### JOB
Every line in the data below from the one containing "The Blender code" down to the one containing "return material", both included, must be retyped exactly; no other line is to appear.

Stored dataset items
################
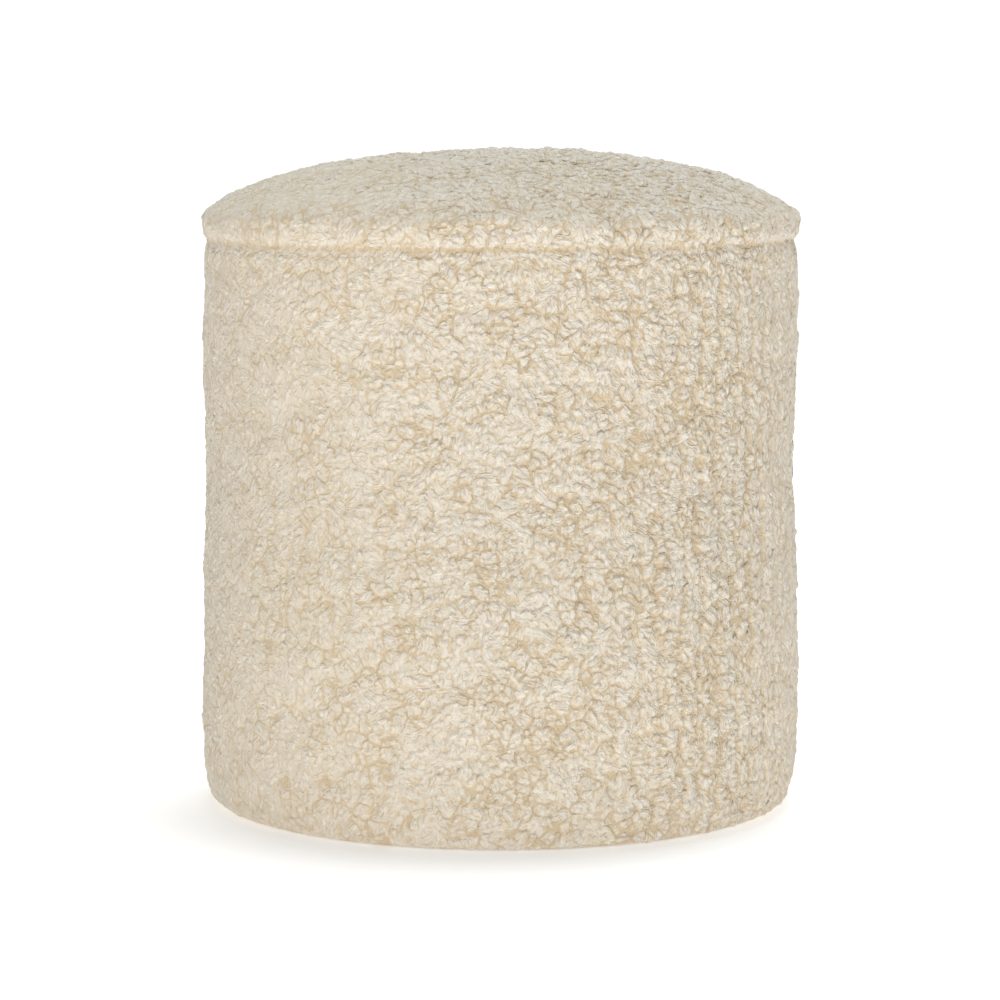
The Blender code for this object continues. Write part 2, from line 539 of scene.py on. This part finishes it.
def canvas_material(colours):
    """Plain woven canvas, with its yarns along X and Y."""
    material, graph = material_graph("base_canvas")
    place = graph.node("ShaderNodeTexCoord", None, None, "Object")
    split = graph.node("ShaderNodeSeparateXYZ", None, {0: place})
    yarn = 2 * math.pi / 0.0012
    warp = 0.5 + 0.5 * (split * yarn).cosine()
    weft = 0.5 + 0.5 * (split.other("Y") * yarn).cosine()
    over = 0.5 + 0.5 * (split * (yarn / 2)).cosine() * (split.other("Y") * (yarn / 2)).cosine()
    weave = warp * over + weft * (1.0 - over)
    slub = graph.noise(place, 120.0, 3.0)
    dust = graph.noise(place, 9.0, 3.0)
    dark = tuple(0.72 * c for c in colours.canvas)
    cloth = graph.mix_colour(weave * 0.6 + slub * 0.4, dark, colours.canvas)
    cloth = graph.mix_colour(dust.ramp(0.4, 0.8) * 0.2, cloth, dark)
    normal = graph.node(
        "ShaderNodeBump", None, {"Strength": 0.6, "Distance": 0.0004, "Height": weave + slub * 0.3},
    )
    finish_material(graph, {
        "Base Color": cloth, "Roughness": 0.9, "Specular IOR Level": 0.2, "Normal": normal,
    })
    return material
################
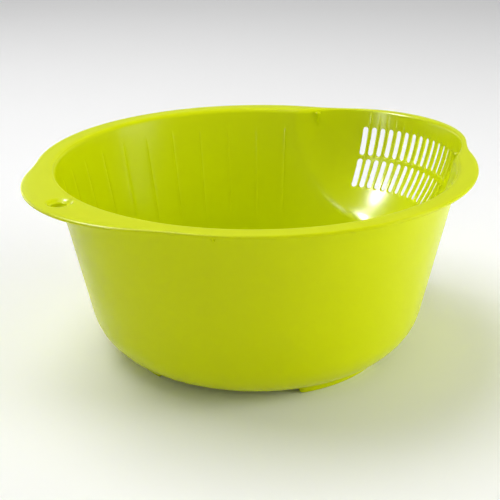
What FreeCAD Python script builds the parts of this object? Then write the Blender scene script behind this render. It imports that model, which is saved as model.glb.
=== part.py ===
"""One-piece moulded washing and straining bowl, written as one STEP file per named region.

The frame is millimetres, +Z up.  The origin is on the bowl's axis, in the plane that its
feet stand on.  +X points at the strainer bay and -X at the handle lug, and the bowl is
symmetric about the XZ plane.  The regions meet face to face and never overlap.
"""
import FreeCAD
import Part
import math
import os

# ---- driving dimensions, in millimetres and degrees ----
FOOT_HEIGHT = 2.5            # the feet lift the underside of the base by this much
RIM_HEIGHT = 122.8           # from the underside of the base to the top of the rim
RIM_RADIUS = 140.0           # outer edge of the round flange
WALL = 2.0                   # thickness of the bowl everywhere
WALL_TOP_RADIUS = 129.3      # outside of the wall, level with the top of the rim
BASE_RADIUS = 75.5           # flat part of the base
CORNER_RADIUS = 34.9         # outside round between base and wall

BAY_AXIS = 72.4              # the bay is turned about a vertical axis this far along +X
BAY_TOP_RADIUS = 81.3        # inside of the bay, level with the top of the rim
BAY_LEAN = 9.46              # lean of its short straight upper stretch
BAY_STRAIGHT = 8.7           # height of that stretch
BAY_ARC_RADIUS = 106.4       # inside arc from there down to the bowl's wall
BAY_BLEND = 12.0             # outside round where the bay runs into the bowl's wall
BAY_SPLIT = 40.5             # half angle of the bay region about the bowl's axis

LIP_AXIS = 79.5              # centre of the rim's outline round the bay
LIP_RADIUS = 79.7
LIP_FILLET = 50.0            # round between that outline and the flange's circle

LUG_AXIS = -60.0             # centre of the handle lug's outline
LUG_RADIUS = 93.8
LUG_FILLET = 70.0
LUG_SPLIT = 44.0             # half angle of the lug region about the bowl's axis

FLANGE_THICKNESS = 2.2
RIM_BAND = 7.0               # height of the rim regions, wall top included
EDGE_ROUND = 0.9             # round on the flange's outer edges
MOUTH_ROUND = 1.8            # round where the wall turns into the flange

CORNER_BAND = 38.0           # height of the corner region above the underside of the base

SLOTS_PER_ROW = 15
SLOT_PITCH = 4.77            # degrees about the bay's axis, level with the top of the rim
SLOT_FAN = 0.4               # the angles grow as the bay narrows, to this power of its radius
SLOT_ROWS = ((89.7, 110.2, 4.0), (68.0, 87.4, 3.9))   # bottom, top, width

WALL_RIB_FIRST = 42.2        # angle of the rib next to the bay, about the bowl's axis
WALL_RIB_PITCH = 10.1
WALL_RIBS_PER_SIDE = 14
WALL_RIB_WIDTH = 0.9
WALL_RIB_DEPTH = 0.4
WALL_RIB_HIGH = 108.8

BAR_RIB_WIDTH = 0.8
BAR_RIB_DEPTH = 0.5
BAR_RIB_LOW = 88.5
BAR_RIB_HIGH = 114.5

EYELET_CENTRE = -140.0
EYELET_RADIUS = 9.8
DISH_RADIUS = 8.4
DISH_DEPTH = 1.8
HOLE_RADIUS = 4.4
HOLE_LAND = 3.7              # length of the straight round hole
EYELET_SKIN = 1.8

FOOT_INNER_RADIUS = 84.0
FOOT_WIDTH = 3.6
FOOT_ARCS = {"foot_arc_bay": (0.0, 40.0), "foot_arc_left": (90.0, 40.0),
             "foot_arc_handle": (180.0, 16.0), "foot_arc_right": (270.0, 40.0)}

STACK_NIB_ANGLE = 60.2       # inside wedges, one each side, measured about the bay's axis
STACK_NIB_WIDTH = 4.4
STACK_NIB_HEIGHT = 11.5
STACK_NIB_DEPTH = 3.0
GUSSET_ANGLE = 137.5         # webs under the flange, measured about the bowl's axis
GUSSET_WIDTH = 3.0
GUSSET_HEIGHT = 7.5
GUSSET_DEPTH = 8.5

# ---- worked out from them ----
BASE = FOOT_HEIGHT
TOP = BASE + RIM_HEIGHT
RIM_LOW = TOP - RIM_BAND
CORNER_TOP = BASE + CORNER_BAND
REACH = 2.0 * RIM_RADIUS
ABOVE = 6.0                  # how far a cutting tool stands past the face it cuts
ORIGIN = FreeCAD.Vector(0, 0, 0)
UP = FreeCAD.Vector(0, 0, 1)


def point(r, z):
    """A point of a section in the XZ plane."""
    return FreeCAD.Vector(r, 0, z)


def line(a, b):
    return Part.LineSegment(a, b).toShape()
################
### EXERCISE SOLUTION
The Blender code for this object continues. Write part 2, from line 539 of scene.py on. This part finishes it.
def canvas_material(colours):
    """Plain woven canvas, with its yarns along X and Y."""
    material, graph = material_graph("base_canvas")
    place = graph.node("ShaderNodeTexCoord", None, None, "Object")
    split = graph.node("ShaderNodeSeparateXYZ", None, {0: place})
    yarn = 2 * math.pi / 0.0012
    warp = 0.5 + 0.5 * (split * yarn).cosine()
    weft = 0.5 + 0.5 * (split.other("Y") * yarn).cosine()
    over = 0.5 + 0.5 * (split * (yarn / 2)).cosine() * (split.other("Y") * (yarn / 2)).cosine()
    weave = warp * over + weft * (1.0 - over)
    slub = graph.noise(place, 120.0, 3.0)
    dust = graph.noise(place, 9.0, 3.0)
    dark = tuple(0.72 * c for c in colours.canvas)
    cloth = graph.mix_colour(weave * 0.6 + slub * 0.4, dark, colours.canvas)
    cloth = graph.mix_colour(dust.ramp(0.4, 0.8) * 0.2, cloth, dark)
    normal = graph.node(
        "ShaderNodeBump", None, {"Strength": 0.6, "Distance": 0.0004, "Height": weave + slub * 0.3},
    )
    finish_material(graph, {
        "Base Color": cloth, "Roughness": 0.9, "Specular IOR Level": 0.2, "Normal": normal,
    })
    return material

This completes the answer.